For “The Last Emperor,” Cavallari studied Chinese history as well as books and films on Puyi for over three years. He also collaborated with European artists to create an infusion of Eastern and Western traditions: the piece features not only classical ballet but also elements of jazz and waltzes as well as Beijing opera, kung fu and the Lion Mask Dance.
While the ballet pays homage to the original film by featuring some of the soundtrack, it stands apart in terms of narrative. Rather than presenting Puyi’s story in the larger context of Chine’s modern history like the film, it focuses on the protagonist’s personal experiences.
Some of the most notable scenes include depicting his encounter with the West through his English teacher Johnston via a pas de deux. A puppet show-like dance sequence then demonstrates how he becomes a mere tool for colonial Japan and climaxes in a seven-minute-long solo that depicts Puyi’s solitude and despair. Liaoning Ballet’s principal dancer Xiao Yuanyuan plays the lead role.
The ballet will be staged at the National Theater of Korea, Seoul. Visit www.ntok.go.kr for more information.
While homespun ballets have boasted largely impeccable production values, often the lack of in-house orchestras provided some rather underwhelming interpretations of classical scores.
The Korea National Ballet will collaborate with the Seoul Philharmonic Orchestra for the first time in October. Fans can thus expect to enjoy a performance that is not only visually pleasing but also aurally enticing — just like a movie.
Maestro Chung Myung-whun, the prolific music director of the Seoul Philharmonic (who recently made headlines by visiting Pyongyang) will conduct the original music by Prokofiev.
The Shakespearean romance has inspired numerous works of art, from theater to film and musical pieces, and compelled Prokofiev in 1935 to create a score. The Russian composer in turn motivated many choreographers to create dance sequences. The upcoming version will feature the iconic 1996 creation by French maestro Jean-Christophe Maillot which the Korea National Ballet premiered here in 2000.
Maillot’s version is unique in that it brings a modern edge to what had usually been a classical approach to the story about two youths from feuding families falling in love.

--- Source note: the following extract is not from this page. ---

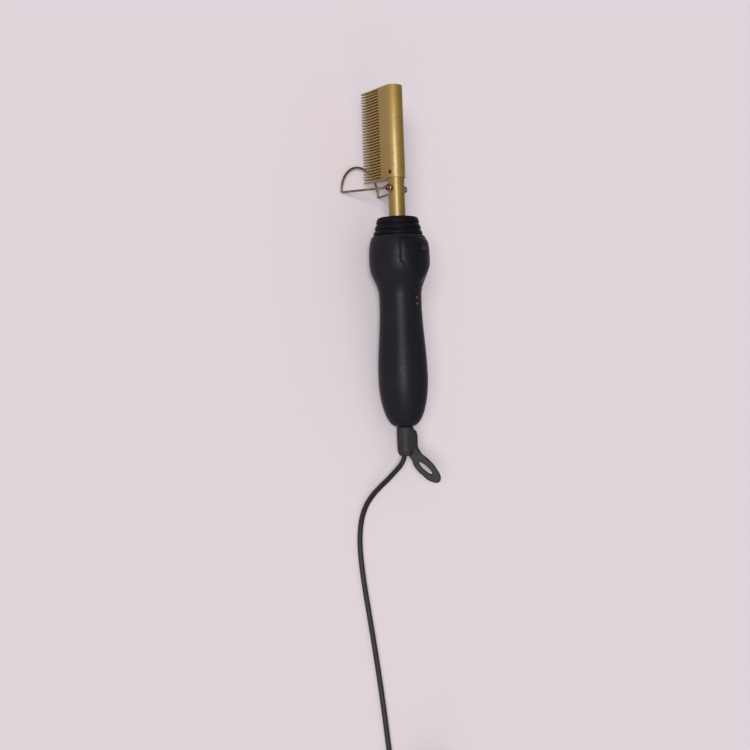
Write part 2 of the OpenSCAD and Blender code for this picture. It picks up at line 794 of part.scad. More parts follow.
// The loop is a pointed oval: two wide arcs that a third one rounds off at both ends
module loop_body() {
    wide_at = 4;
    arc_r = 26;
    end_r = 12;
    intersection() {
        loop_arc(wide_at, arc_r, arc_r - loop_w / 2);
        loop_arc(wide_at, arc_r, loop_w / 2 - arc_r);
        loop_arc(loop_run - end_r, end_r, 0);
    }
}

module loop_arc(u, r, v) {
    loop_plane(loop_t) at_loop() translate([u, v]) circle(r = r, $fn = 128);
}

module loop_shoulder() {
    loop_plane(shoulder_t) polygon([
        [boot_from + 2, 0], [boot_from + 2, shoulder - 3], [boot_from + 4, shoulder - 1.2],
        [boot_from + 7, shoulder], [boot_to - 7, shoulder], [boot_to - 4, shoulder + 0.8],
        [boot_to - 0.3, shoulder + 3.4], [boot_to + 3.4, shoulder + 0.6], [boot_to + 3, shoulder - 3.5],
        [boot_to + 0.8, 1.8], [boot_to - 2, 0]
    ]);
}

module loop_slot() {
    r = loop_slot_w / 2;
    loop_plane(2 * shoulder_t) at_loop() {
        translate([r, 0]) circle(r = r);
        translate([r, -r]) square([loop_slot_len - 2 * r, 2 * r]);
        translate([loop_slot_len - r, 0]) circle(r = r);
    }
}

module hang_loop_boot() {
    r = boot_d / 2;
    color("#22202a") resting() difference() {
        rotate([-boot_turn, 0, 0]) difference() {
            union() {
                along_x() rotate_extrude() polygon([
                    [0, flange_from], [flange_r, flange_from], [flange_r, flange_to], [neck_r, flange_to],
                    [neck_r, boot_from], [r - 0.5, boot_from], [r, boot_from + 0.6], [r, boot_to - 6],
                    [r - 0.6, boot_to - 2.5], [r - 1.6, boot_to - 0.8], [r - 2.8, boot_to], [0, boot_to]
                ]);
                loop_shoulder();
                loop_body();
            }
            loop_slot();
        }
        translate([boot_to, -exit_side, 0]) rotate([0, 0, -exit_angle])
            bar_x(-exit_len, 6, cord_r + slip);
    }
}

// Dial with grip grooves, on the shaft that turns in the potentiometer
module temperature_dial() {
    color("#191820") resting() translate([dial_at, 0, dial_z]) difference() {
        bar_x(-dial_w / 2, dial_w / 2, dial_r);
        bar_x(-dial_w, dial_w, shaft_r + 0.02);
        for (i = [0:dial_grips - 1]) rotate([360 * i / dial_grips, 0, 0])
            bar_x(-dial_w, dial_w, 0.45, z = dial_r + 0.1);
    }
}

module dial_shaft() {
    color("#cfd2d6") resting()
        bar_x(dial_at - dial_w / 2 + 0.6, pot_from + 3.1, shaft_r, z = dial_z);
}

// Power button: a cap that follows the handle's slope, with a flange that keeps it in
module power_button() {
    flange_z = inner_r(button_at + button_r + 1) - gap - 1.6;
    cap_x = [for (x = shell_x) if (x > bulge_at + 5 && x < waist_at) x];
    color("#26242d") resting() union() {
        intersection() {
            translate([button_at, 0, flange_z]) cylinder(h = 30, r = button_r);
            half_turned(concat([[0, bulge_at + 5]], [for (x = cap_x) [handle_r(x) + button_proud, x]],
                [[0, waist_at]]), 1);
        }
        translate([button_at, 0, flange_z]) cylinder(h = 1, r = button_r + 0.8);
        translate([button_at, 0, plunger_top]) cylinder(h = flange_z - plunger_top + 0.1, r = stalk_r);
    }
}

module switch_plunger() {
    color("#8d2f2f") resting()
        translate([button_at, 0, board_top + 2.2]) cylinder(h = plunger_top - board_top - 2.2, r = plunger_r);
}

// Lead: free stretch, coil, tail and plug
module cord_run() {
    color("#1b1a20") swept_tube(curve(run_route, 2), cord_r, 8);
}

function coil_point(a) =
    let (layer_a = 360 * layer_turns,
        layer = min(floor(a / layer_a), coil_layers - 1),
        part = a / layer_a - layer,
        inward = layer % 2 == 0 ? part : 1 - part,
        nearest = min(coil_layers - 1, max(1, round(a / layer_a))),
        climb = min(1, max(0, (a - nearest * layer_a) / 180 + 0.5)),
        r = coil_out - coil_pitch * layer_turns * inward,
        z = coil_z + coil_pitch * (nearest - 1 + ease(climb)))
    [coil_x + r * cos(a - 90), coil_y + r * sin(a - 90), z];

coil_steps = ceil(coil_rings * layer_turns * coil_layers);
coil_path = concat(
    [[coil_x - 4, coil_y - coil_out, coil_z]],
    [for (i = [0:coil_steps]) coil_point(360 * layer_turns * coil_layers * i / coil_steps)],
    [coil_point(360 * layer_turns * coil_layers) + [4, 0, 0]]
);
module cord_coil() {
    color("#1b1a20") swept_tube(coil_path, cord_r, 6);
}

module cord_tail() {
    color("#1b1a20") swept_tube(tail_route, cord_r, 8);
}

// Tie: a flat strap round all the turns of the coil
module tie_outline(grow) {
    low = [coil_out - coil_pitch * layer_turns - cord_r - 0.8, coil_z - cord_r - 0.1];
    high = [coil_out + cord_r + 0.4, coil_z + coil_pitch * (coil_layers - 1) + cord_r + 0.3];
    r = 2;
    translate(low - [grow, grow]) {
        size = high - low + 2 * [grow, grow];
        translate([r, 0]) square([size[0] - 2 * r, size[1]]);
        translate([0, r]) square([size[0], size[1] - 2 * r]);
        for (x = [r, size[0] - r], y = [r, size[1] - r]) translate([x, y]) circle(r = r);
    }
}

module coil_tie() {
    color("#141318") translate([coil_x - tie_w / 2, coil_y, 0]) rotate([90, 0, 90]) linear_extrude(tie_w)
        difference() {
            tie_outline(tie_t);
            tie_outline(0);
        }
}

// Plug: a tapered sleeve, a moulded body with eased corners and two flat blades
module at_plug() {
    translate(plug_at) rotate([0, 0, plug_turn]) children();
}

module plug_face(w, ease_by) {
    from = plug_sleeve - 3;
    to = plug_sleeve + plug_len;
    polygon([
        [from, -w * 0.24], [from + 5, -w * 0.36], [from + 11, -w / 2], [to - ease_by, -w / 2],
        [to, -w / 2 + ease_by], [to, w / 2 - ease_by], [to - ease_by, w / 2], [from + 11, w / 2],
        [from + 5, w * 0.36], [from, w * 0.24]
    ]);
}

module blade_pair(grow) {
    for (side = [-1, 1]) translate([0, side * blade_gap / 2, 0])
        box([plug_sleeve + plug_len - 6 - grow, -blade_t / 2 - grow, -blade_w / 2 - grow],
            [plug_sleeve + plug_len + blade_len, blade_t / 2 + grow, blade_w / 2 + grow]);
}

module plug_body() {
    color("#1b1a20") at_plug() difference() {
        union() {
            along_x() cylinder(h = plug_sleeve, r1 = cord_r + 1, r2 = plug_t * 0.34);
            intersection() {
                translate([0, 0, -plug_t]) linear_extrude(2 * plug_t) plug_face(plug_w, 2);
                rotate([90, 0, 0]) translate([0, 0, -plug_w]) linear_extrude(2 * plug_w) plug_face(plug_t, 1.5);
            }
        }
        blade_pair(0.05);
    }
}

module plug_blades() {
    color("#c9b46a") at_plug() difference() {
        blade_pair(0);
        translate([plug_sleeve + plug_len + blade_len - 4.5, 0, 0]) bar_y(-plug_w, plug_w, 1.5);
        for (side = [-1, 1]) translate([plug_sleeve + plug_len + blade_len, 0, side * blade_w / 2])
            rotate([0, 45, 0]) cube([2, 2 * plug_w, 2], center = true);
    }
}

// Least distance between turns of the coil that pass each other, less the lead's diameter
function turn_gap(i) = min([for (j = [i + 14:len(coil_path) - 1]) norm(coil_path[i] - coil_path[j])]) - cord_d;
echo(least_gap_between_turns = min([for (i = [0:len(coil_path) - 15]) turn_gap(i)]));
function path_len(p) = [for (i = [1:len(p) - 1]) norm(p[i] - p[i - 1])] * [for (i = [1:len(p) - 1]) 1];
echo(lead_length = path_len(curve(run_route, 2)) + path_len(coil_path) + path_len(tail_route));
echo(tilt = tilt, pivot_x = pivot_x, pivot_z = pivot_z);

hang_loop_boot();
swivel_core();
slip_rings();
cord_run();
cord_coil();
cord_tail();
coil_tie();
plug_body();
plug_blades();
comb_head();
head_set_screw();
stem_tube();
heater_rod();
heater_sleeve();
thermal_sensor();
thermal_fuse();
heater_leads();
sensor_leads();
stand_rivets();
stem_flange();
stem_retainer();
handle_nose();
upper_shell();
lower_shell();
shell_screws();
control_panel();
circuit_board();
board_screws();
dial_potentiometer();
button_switch();
power_lamp();
ready_lamp();
control_chip();
heater_triac();
smoothing_capacitor();
swivel_housing();
swivel_brushes();
supply_leads();
temperature_dial();
dial_shaft();
power_button();
switch_plunger();
stand_wire();
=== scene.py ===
import bmesh
import bpy
import math
from mathutils import Matrix, Vector


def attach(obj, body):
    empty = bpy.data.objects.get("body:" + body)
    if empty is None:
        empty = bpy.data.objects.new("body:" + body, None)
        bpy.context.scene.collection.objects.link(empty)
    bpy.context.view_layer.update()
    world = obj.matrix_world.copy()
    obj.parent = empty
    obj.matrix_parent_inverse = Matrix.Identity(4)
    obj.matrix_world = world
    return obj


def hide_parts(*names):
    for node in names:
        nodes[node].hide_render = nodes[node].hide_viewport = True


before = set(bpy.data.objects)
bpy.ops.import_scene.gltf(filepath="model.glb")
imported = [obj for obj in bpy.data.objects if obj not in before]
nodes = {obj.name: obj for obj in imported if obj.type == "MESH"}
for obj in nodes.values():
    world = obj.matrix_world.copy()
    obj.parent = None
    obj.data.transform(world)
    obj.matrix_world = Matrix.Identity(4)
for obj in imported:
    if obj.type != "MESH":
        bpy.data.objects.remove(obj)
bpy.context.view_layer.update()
scene = bpy.context.scene
scene.view_settings.view_transform = "Standard"

# The comb's own frame in millimetres: stand pivot at the origin, +X to the handle, teeth to -Z
MM = Matrix.Scale(0.001, 4)
PIVOT = (-0.0703863, 0, 0.0379018)
TILT = math.radians(7.24947)
REST = Matrix.Translation(PIVOT) @ Matrix.Rotation(TILT, 4, "Y") @ MM

# Sizes of the head, its socket for the stem and its set screw
HEAD_FROM, HEAD_TO, BARREL_R = -80, -8, 7.3
TIP_R, TIP_Z, ROOT_Z = 0.9, -32.5, -10.6
TEETH, GAP_SHARE = 32, 0.46
TOOTH_EASE, MOUTH_EASE, TIP_RISE, MOUTH_RISE = 0.3, 0.14, 0.35, 0.4
SOCKET_DEPTH, SOCKET_R = 12, 6.4
SCREW_X, SCREW_R, SCREW_HOLE_R, SCREW_RIM_R = HEAD_TO - 4.4, 1.2, 1.6, 1.85
HEXAGON_R = 0.68

# Sizes of the stem, the stand and its rivets
STEM_FROM, STEM_TO, STEM_R, STEM_INNER_R = -19.5, 35.9, 6.35, 5.55
WIRE_R, EYE_Y, EYE_R, LEG, HALF_W = 0.89, 9.32, 2.06, 37.3, 22
RIVET_R, COLLAR_R, PIN_R = 2.3, 1.98, 1.1

# Sizes of the handle: stations along it, radii there, its walls and its screws as (x, y, seat)
NOSE_FROM, NOSE_TO, BULGE_AT, WAIST_AT, BELLY_AT, TAIL_AT = 23, 36.9, 52.5, 89, 145, 182.5
NOSE_R, FLARE_R, BULGE_R, WAIST_R, BELLY_R, TAIL_R = 15.5, 19.2, 22.9, 16.2, 18.9, 6.4
NOSE_BORE_R, NOSE_INNER_R, NOSE_WALL_X, NOSE_LAND_R = 6.55, 12.6, 25.6, 16.9
WALL, MOUTH_R, MOUTH_X, TAIL_BORE_R, TAIL_WALL_X = 2.2, 17.0, 42.4, 3.65, 177.3
SHELL_SCREWS = [(62, 13, -7), (62, -13, -7), (142, 0, -6)]
WELL_R, POST_R = 2.55, 3.9

# How far the shells step back where they meet, and the run of a groove beside each ring of the nose
SEAM_STEP, RING_GAP = 0.14, 0.45

# Sizes of the panel, the dial and the button
PANEL_FROM, PANEL_MIDDLE, CORNER_X, POINT_X, POINT_HALF = 39.75, 57, 58.5, 74.6, 3.4
PANEL_ANGLE = math.radians(50)
PANEL_RISE, PANEL_SINK = 0.9, 1.5
UNROLL_R = 20
DIAL_X, DIAL_R, DIAL_HALF, DIAL_BORE_R, DIAL_RISE, DIAL_GAP = 48.3, 9.0, 2.5, 2.5, 1.2, 0.15
BUTTON_X, BUTTON_R, BUTTON_GAP = 79.4, 2.9, 0.06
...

Principal dancers Kim Ji-young and Kim Joo-won, who will share the role of Juliet, impersonated a bashful, obedient young woman in the Bolshoi version in Moscow last year. In the upcoming piece fans can look forward to a more proactive leader (there is even word that Maillot had wanted to change the name of the piece “Juliet and Romeo”), while Juliet’s mother, Lady Capulet, also has a larger role as a more supportive parent. Father Lawrence, who marries Juliet to her star-crossed lover Romeo in secret, will be seen as a charismatic, rather than hesitant, man of religion.
The set also breaks away from the usual Veronese opulence and opts for chic minimalism.
“Instead of challenging dancers to showcase the technicality of ballet, Maillot’s choreography gives emphasis on the beauty of acting by presenting an unending flow of dance sequences,” said Choi Tae-ji, director of the Korea National Ballet. “This will enable the audience to feel as if they are watching a movie.”
Chung expressed great enthusiasm about collaborating with the ballet company. “Quite frankly, ballet is less exciting for a conductor since it allows less freedom to experiment as you must pay heed to beats (in tune with the performance),” he said. “But I am thrilled to work with a troupe that has grown tremendously in such a short period of time.”
In the past he has conducted ballets on a handful of occasions such as Stravinsky’s “Rite of Spring” and “Petrushka,” and even received ballet lessons as a young boy (in accordance with his mother’s belief that he should learn and experience various forms of art).